Siderow ist in mehrere Skandale verwickelt. Unter anderem geht es um einen Autounfall, den er als einen Anschlag auf seine Person darstellte. Dabei behauptete der vermeintliche Täter, dass Siderows Kollege Pawel Tschernew seinen Wagen manipuliert habe. Zunächst bezeugte Tschernew Siderows Aussage. Später bestätigte er jedoch, dass Siderow ihn zur Falschaussage bewegt habe.

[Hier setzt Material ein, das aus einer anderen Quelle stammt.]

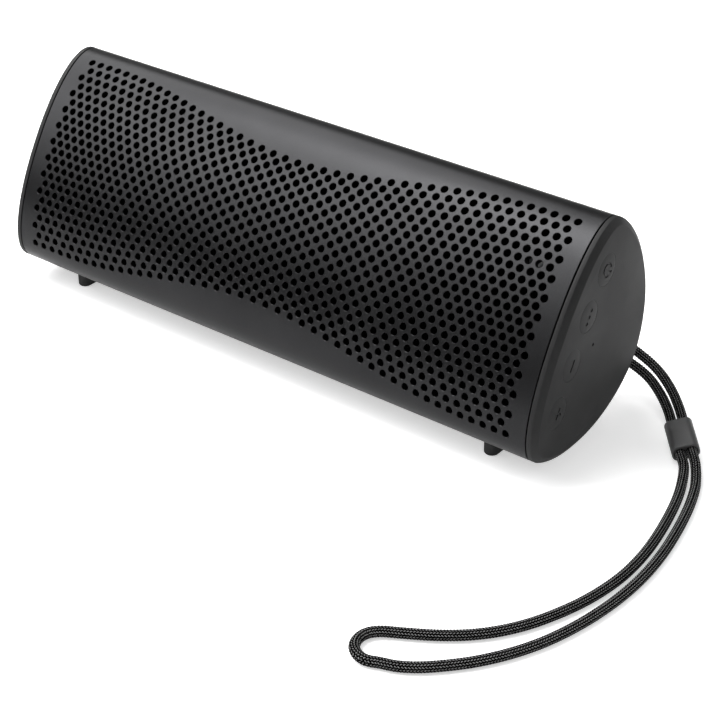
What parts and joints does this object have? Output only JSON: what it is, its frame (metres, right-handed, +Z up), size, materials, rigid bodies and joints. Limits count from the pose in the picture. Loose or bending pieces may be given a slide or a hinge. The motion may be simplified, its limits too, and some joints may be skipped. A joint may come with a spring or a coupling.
{
  "type": "shower speaker",
  "caption": "Leaning black extruded portable speaker with a perforated front, rubber end caps with four side buttons, two foot bars and a looped cord strap with a sliding bead.",
  "frame": {"origin": "on the surface it stands on, under the middle of the body (the strap is left out of the middle)", "axes": "+X along the body towards the end with the buttons, +Y towards the back, +Z up; the perforated front faces -Y and leans back"},
  "size_m": [0.261, 0.1586, 0.073],
  "materials": {
    "anodised_aluminium": "fine bead-blasted black anodising, satin",
    "end_rubber": "soft matt moulded rubber",
    "black_plastic": "moulded black plastic, fine texture",
    "steel": "plated steel",
    "ferrite": "bare grey sintered ferrite",
    "circuit_board": "green solder mask over glass laminate",
    "cone_paper": "coated pressed paper",
    "soft_dome": "doped woven dome",
    "copper_coil": "enamelled copper winding",
    "cell_wrap": "shrink sleeve over a steel can",
    "clear_plastic": "clear moulded light pipe",
    "braid": "tight woven black braid with pale flecks",
    "grille_cloth": "black water-shedding mesh",
    "bead_rubber": "grey satin rubber"
  },
  "bodies": {
    "case": {"amplifier_shield": "steel", "baffle": "black_plastic", "battery_cell_1": "cell_wrap", "battery_cell_2": "cell_wrap", "battery_cradle": "black_plastic", "board_screw_1": "steel", "board_screw_2": "steel", "body_shell": "anodised_aluminium", "button_board": "circuit_board", "capacitor_1": "steel", "capacitor_2": "steel", "driver_frame": "steel", "driver_screw_1": "steel", "driver_screw_2": "steel", "driver_screw_3": "steel", "driver_screw_4": "steel", "driver_surround": "end_rubber", "end_cap_left": "end_rubber", "end_cap_right": "end_rubber", "end_plate_left": "black_plastic", "end_plate_right": "black_plastic", "foot_left": "end_rubber", "foot_right": "end_rubber", "function_switch": "steel", "grille_cloth": "grille_cloth", "main_board": "circuit_board", "motor_magnet": "ferrite", "motor_top_plate": "steel", "motor_yoke": "steel", "plate_screw_left_1": "steel", "plate_screw_left_2": "steel", "plate_screw_left_3": "steel", "plate_screw_left_4": "steel", "plate_screw_right_1": "steel", "plate_screw_right_2": "steel", "plate_screw_right_3": "steel", "plate_screw_right_4": "steel", "power_switch": "steel", "seal_left": "end_rubber", "seal_right": "end_rubber", "status_light_guide": "clear_plastic", "strap_anchor": "black_plastic", "strap_cord": "braid", "tweeter_housing": "black_plastic", "tweeter_magnet": "ferrite", "tweeter_screw_1": "steel", "tweeter_screw_2": "steel", "usb_port": "steel", "usb_tongue": "black_plastic", "volume_down_switch": "steel", "volume_up_switch": "steel"},
    "woofer": {"driver_cone": "cone_paper", "dust_cap": "cone_paper", "voice_coil": "copper_coil"},
    "tweeter": {"tweeter_dome": "soft_dome"},
    "power_key": {"power_button": "end_rubber"},
    "function_key": {"function_button": "end_rubber"},
    "volume_down_key": {"volume_down_button": "end_rubber"},
    "volume_up_key": {"volume_up_button": "end_rubber"},
    "bead": {"cord_bead": "bead_rubber"}
  },
  "joints": [
    {"name": "woofer_stroke", "type": "slide", "parent": "case", "child": "woofer", "axis": [0, -0.859, 0.512], "range_m": [-0.002, 0.002], "stiffness_N_per_m": 1500},
    {"name": "tweeter_stroke", "type": "slide", "parent": "case", "child": "tweeter", "axis": [0, -0.859, 0.512], "range_m": [-0.00015, 0.00015], "stiffness_N_per_m": 4000},
    {"name": "power_press", "type": "slide", "parent": "case", "child": "power_key", "axis": [-1, 0, 0], "range_m": [0, 0.0005], "stiffness_N_per_m": 3000},
    {"name": "function_press", "type": "slide", "parent": "case", "child": "function_key", "axis": [-1, 0, 0], "range_m": [0, 0.0005], "stiffness_N_per_m": 3000},
    {"name": "volume_down_press", "type": "slide", "parent": "case", "child": "volume_down_key", "axis": [-1, 0, 0], "range_m": [0, 0.0005], "stiffness_N_per_m": 3000},
    {"name": "volume_up_press", "type": "slide", "parent": "case", "child": "volume_up_key", "axis": [-1, 0, 0], "range_m": [0, 0.0005], "stiffness_N_per_m": 3000},
    {"name": "bead_slide", "type": "slide", "parent": "case", "child": "bead", "axis": [0.6475, -0.7554, -0.1007], "range_m": [-0.004, 0.0045]}
  ]
}
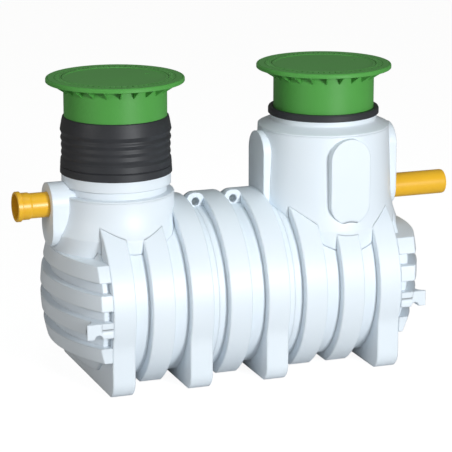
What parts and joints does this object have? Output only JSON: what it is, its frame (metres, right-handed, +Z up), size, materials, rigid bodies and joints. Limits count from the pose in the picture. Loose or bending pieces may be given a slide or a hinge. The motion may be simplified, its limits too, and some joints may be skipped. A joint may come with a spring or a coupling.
{
  "type": "grease separator",
  "caption": "Ribbed plastic underground tank with two domes, telescopic round covers with lift-off lids, a socketed inlet pipe and a plain outlet pipe.",
  "frame": {"origin": "on the floor under the middle of the whole length, on the tank's centre plane", "axes": "+X along the tank with the flow, from inlet to outlet; +Z up; the picture's camera stands on the -Y side"},
  "size_m": [2.934, 1.2, 1.936],
  "materials": {
    "tank_plastic": "white rotationally moulded polyethylene, satin",
    "cover_plastic": "green moulded plastic, satin",
    "lid_plastic": "green moulded plastic, satin",
    "seal_rubber": "black rubber",
    "pipe_plastic": "yellow-orange drain pipe plastic"
  },
  "bodies": {
    "tank": {"inlet_end": "tank_plastic", "barrel_inlet_bay": "tank_plastic", "barrel_middle_bay": "tank_plastic", "barrel_outlet_bay": "tank_plastic", "outlet_end": "tank_plastic", "inlet_front_lug": "tank_plastic", "outlet_front_lug": "tank_plastic", "lifting_eye_inlet_side": "tank_plastic", "lifting_eye_outlet_side": "tank_plastic", "inlet_dome": "tank_plastic", "inlet_neck": "tank_plastic", "inlet_boss": "tank_plastic", "outlet_dome": "tank_plastic", "outlet_neck": "tank_plastic", "outlet_end_boss": "tank_plastic", "outlet_rear_boss": "tank_plastic", "outlet_inner_boss": "tank_plastic", "outlet_front_boss": "tank_plastic", "inlet_pipe": "pipe_plastic", "outlet_pipe": "pipe_plastic", "inlet_sleeve": "seal_rubber", "outlet_seal_ring": "seal_rubber"},
    "inlet_cover": {"inlet_riser_tube": "cover_plastic", "inlet_riser_flange": "cover_plastic", "inlet_riser_gussets": "cover_plastic"},
    "inlet_lid_body": {"inlet_lid": "lid_plastic"},
    "outlet_cover": {"outlet_riser_tube": "cover_plastic", "outlet_riser_flange": "cover_plastic", "outlet_riser_gussets": "cover_plastic"},
    "outlet_lid_body": {"outlet_lid": "lid_plastic"}
  },
  "joints": [
    {"name": "inlet_cover_slide", "type": "slide", "parent": "tank", "child": "inlet_cover", "axis": [0, 0, 1], "range_m": [-0.15, 0.05]},
    {"name": "inlet_lid_lift", "type": "slide", "parent": "inlet_cover", "child": "inlet_lid_body", "axis": [0, 0, 1], "range_m": [0, 0.3]},
    {"name": "outlet_cover_slide", "type": "slide", "parent": "tank", "child": "outlet_cover", "axis": [0, 0, 1], "range_m": [-0.15, 0.05]},
    {"name": "outlet_lid_lift", "type": "slide", "parent": "outlet_cover", "child": "outlet_lid_body", "axis": [0, 0, 1], "range_m": [0, 0.3]}
  ]
}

Anschließend verließ Tschernew Ataka und gründete eine eigene nationalistische Organisation.

Am 23. Februar 2007 drang Siderow mit 50 Mitgliedern und Unterstützern von Ataka in die Räume der Zeitung 168 Tschasa (168 Stunden) ein. 100 weitere Personen warteten auf Abruf vor dem Gebäude. Hintergrund dieses Angriffs war ein Artikel, demzufolge Ataka in eine Spendenaffäre verwickelt sei. Siderow und sein Stellvertreter Pawel Schopow verlangten mit dieser Drohgebärde vom Chefredakteur Nikolai Pentschew, dass dieser den Autor des Artikels nennen sollte.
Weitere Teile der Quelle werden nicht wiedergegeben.